- _DATASET CONTENT_:
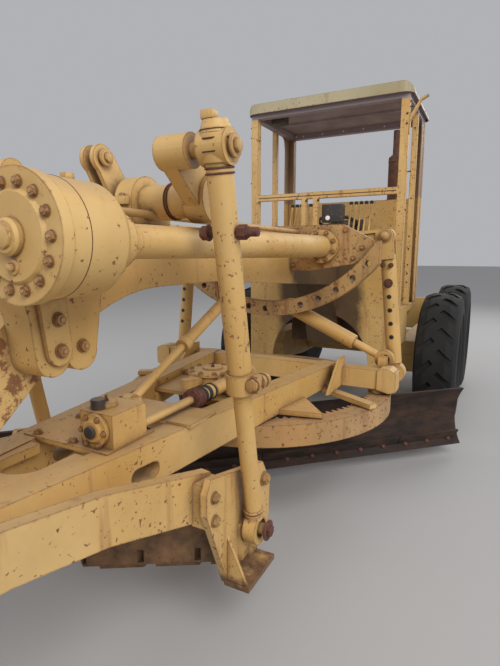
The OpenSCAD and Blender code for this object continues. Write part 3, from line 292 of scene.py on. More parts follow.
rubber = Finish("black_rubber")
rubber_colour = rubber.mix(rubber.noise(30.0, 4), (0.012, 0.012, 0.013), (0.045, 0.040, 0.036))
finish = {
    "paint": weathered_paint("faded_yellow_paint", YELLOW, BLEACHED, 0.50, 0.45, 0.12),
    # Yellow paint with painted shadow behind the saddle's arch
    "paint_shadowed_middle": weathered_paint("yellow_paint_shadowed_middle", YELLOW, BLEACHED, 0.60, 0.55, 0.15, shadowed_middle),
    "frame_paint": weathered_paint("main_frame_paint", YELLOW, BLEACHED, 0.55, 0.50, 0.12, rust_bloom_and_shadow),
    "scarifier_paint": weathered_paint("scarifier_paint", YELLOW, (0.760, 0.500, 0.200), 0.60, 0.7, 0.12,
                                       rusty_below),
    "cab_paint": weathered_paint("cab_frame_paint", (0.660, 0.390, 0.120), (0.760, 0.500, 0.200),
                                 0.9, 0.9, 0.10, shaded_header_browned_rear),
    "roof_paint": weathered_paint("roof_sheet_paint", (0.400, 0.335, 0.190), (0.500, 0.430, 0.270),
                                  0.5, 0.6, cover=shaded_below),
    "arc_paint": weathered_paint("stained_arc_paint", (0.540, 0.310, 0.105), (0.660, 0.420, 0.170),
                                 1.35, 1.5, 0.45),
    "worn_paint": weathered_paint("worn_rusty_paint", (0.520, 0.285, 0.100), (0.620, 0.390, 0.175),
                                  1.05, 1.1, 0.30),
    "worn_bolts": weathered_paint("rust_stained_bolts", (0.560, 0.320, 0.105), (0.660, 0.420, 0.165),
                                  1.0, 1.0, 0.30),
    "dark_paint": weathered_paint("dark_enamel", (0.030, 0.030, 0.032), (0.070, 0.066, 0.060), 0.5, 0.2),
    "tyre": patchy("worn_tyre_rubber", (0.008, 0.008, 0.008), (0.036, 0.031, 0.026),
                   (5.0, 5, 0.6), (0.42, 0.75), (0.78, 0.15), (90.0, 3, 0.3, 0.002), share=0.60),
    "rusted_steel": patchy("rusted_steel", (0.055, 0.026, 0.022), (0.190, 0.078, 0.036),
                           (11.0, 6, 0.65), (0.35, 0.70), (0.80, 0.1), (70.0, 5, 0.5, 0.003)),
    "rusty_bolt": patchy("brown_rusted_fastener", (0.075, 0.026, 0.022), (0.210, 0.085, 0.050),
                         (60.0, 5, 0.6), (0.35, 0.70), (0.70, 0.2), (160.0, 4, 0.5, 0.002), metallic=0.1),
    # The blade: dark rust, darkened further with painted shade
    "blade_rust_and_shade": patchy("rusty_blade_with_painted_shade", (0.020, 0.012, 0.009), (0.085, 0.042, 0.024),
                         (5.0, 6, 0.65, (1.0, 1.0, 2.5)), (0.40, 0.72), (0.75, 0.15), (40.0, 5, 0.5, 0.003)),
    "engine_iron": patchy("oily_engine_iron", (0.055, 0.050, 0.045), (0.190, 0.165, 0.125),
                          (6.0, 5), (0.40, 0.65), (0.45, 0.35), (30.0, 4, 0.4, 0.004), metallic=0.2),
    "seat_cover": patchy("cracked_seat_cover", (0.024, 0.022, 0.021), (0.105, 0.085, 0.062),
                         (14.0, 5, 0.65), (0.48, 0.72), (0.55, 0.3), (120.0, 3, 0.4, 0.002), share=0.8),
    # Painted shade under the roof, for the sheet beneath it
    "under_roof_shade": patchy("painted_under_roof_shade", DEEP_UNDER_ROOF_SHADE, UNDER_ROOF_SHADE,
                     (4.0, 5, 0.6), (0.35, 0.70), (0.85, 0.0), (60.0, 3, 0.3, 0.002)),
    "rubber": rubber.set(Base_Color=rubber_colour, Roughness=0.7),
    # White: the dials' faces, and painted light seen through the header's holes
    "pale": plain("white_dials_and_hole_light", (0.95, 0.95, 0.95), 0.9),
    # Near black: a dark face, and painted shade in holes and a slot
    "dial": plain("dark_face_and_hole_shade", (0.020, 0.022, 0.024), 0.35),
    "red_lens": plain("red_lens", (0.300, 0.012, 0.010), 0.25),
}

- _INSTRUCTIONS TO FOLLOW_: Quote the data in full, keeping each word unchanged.

- _EXERCISE OUTPUT_:
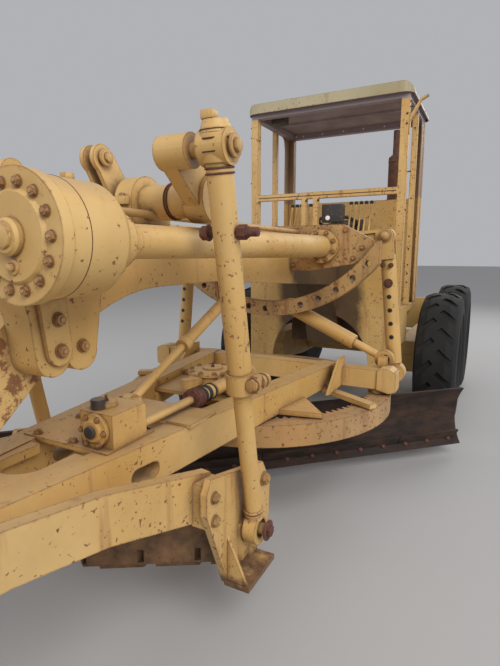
The OpenSCAD and Blender code for this object continues. Write part 3, from line 292 of scene.py on. More parts follow.
rubber = Finish("black_rubber")
rubber_colour = rubber.mix(rubber.noise(30.0, 4), (0.012, 0.012, 0.013), (0.045, 0.040, 0.036))
finish = {
    "paint": weathered_paint("faded_yellow_paint", YELLOW, BLEACHED, 0.50, 0.45, 0.12),
    # Yellow paint with painted shadow behind the saddle's arch
    "paint_shadowed_middle": weathered_paint("yellow_paint_shadowed_middle", YELLOW, BLEACHED, 0.60, 0.55, 0.15, shadowed_middle),
    "frame_paint": weathered_paint("main_frame_paint", YELLOW, BLEACHED, 0.55, 0.50, 0.12, rust_bloom_and_shadow),
    "scarifier_paint": weathered_paint("scarifier_paint", YELLOW, (0.760, 0.500, 0.200), 0.60, 0.7, 0.12,
                                       rusty_below),
    "cab_paint": weathered_paint("cab_frame_paint", (0.660, 0.390, 0.120), (0.760, 0.500, 0.200),
                                 0.9, 0.9, 0.10, shaded_header_browned_rear),
    "roof_paint": weathered_paint("roof_sheet_paint", (0.400, 0.335, 0.190), (0.500, 0.430, 0.270),
                                  0.5, 0.6, cover=shaded_below),
    "arc_paint": weathered_paint("stained_arc_paint", (0.540, 0.310, 0.105), (0.660, 0.420, 0.170),
                                 1.35, 1.5, 0.45),
    "worn_paint": weathered_paint("worn_rusty_paint", (0.520, 0.285, 0.100), (0.620, 0.390, 0.175),
                                  1.05, 1.1, 0.30),
    "worn_bolts": weathered_paint("rust_stained_bolts", (0.560, 0.320, 0.105), (0.660, 0.420, 0.165),
                                  1.0, 1.0, 0.30),
    "dark_paint": weathered_paint("dark_enamel", (0.030, 0.030, 0.032), (0.070, 0.066, 0.060), 0.5, 0.2),
    "tyre": patchy("worn_tyre_rubber", (0.008, 0.008, 0.008), (0.036, 0.031, 0.026),
                   (5.0, 5, 0.6), (0.42, 0.75), (0.78, 0.15), (90.0, 3, 0.3, 0.002), share=0.60),
    "rusted_steel": patchy("rusted_steel", (0.055, 0.026, 0.022), (0.190, 0.078, 0.036),
                           (11.0, 6, 0.65), (0.35, 0.70), (0.80, 0.1), (70.0, 5, 0.5, 0.003)),
    "rusty_bolt": patchy("brown_rusted_fastener", (0.075, 0.026, 0.022), (0.210, 0.085, 0.050),
                         (60.0, 5, 0.6), (0.35, 0.70), (0.70, 0.2), (160.0, 4, 0.5, 0.002), metallic=0.1),
    # The blade: dark rust, darkened further with painted shade
    "blade_rust_and_shade": patchy("rusty_blade_with_painted_shade", (0.020, 0.012, 0.009), (0.085, 0.042, 0.024),
                         (5.0, 6, 0.65, (1.0, 1.0, 2.5)), (0.40, 0.72), (0.75, 0.15), (40.0, 5, 0.5, 0.003)),
    "engine_iron": patchy("oily_engine_iron", (0.055, 0.050, 0.045), (0.190, 0.165, 0.125),
                          (6.0, 5), (0.40, 0.65), (0.45, 0.35), (30.0, 4, 0.4, 0.004), metallic=0.2),
    "seat_cover": patchy("cracked_seat_cover", (0.024, 0.022, 0.021), (0.105, 0.085, 0.062),
                         (14.0, 5, 0.65), (0.48, 0.72), (0.55, 0.3), (120.0, 3, 0.4, 0.002), share=0.8),
    # Painted shade under the roof, for the sheet beneath it
    "under_roof_shade": patchy("painted_under_roof_shade", DEEP_UNDER_ROOF_SHADE, UNDER_ROOF_SHADE,
                     (4.0, 5, 0.6), (0.35, 0.70), (0.85, 0.0), (60.0, 3, 0.3, 0.002)),
    "rubber": rubber.set(Base_Color=rubber_colour, Roughness=0.7),
    # White: the dials' faces, and painted light seen through the header's holes
    "pale": plain("white_dials_and_hole_light", (0.95, 0.95, 0.95), 0.9),
    # Near black: a dark face, and painted shade in holes and a slot
    "dial": plain("dark_face_and_hole_shade", (0.020, 0.022, 0.024), 0.35),
    "red_lens": plain("red_lens", (0.300, 0.012, 0.010), 0.25),
}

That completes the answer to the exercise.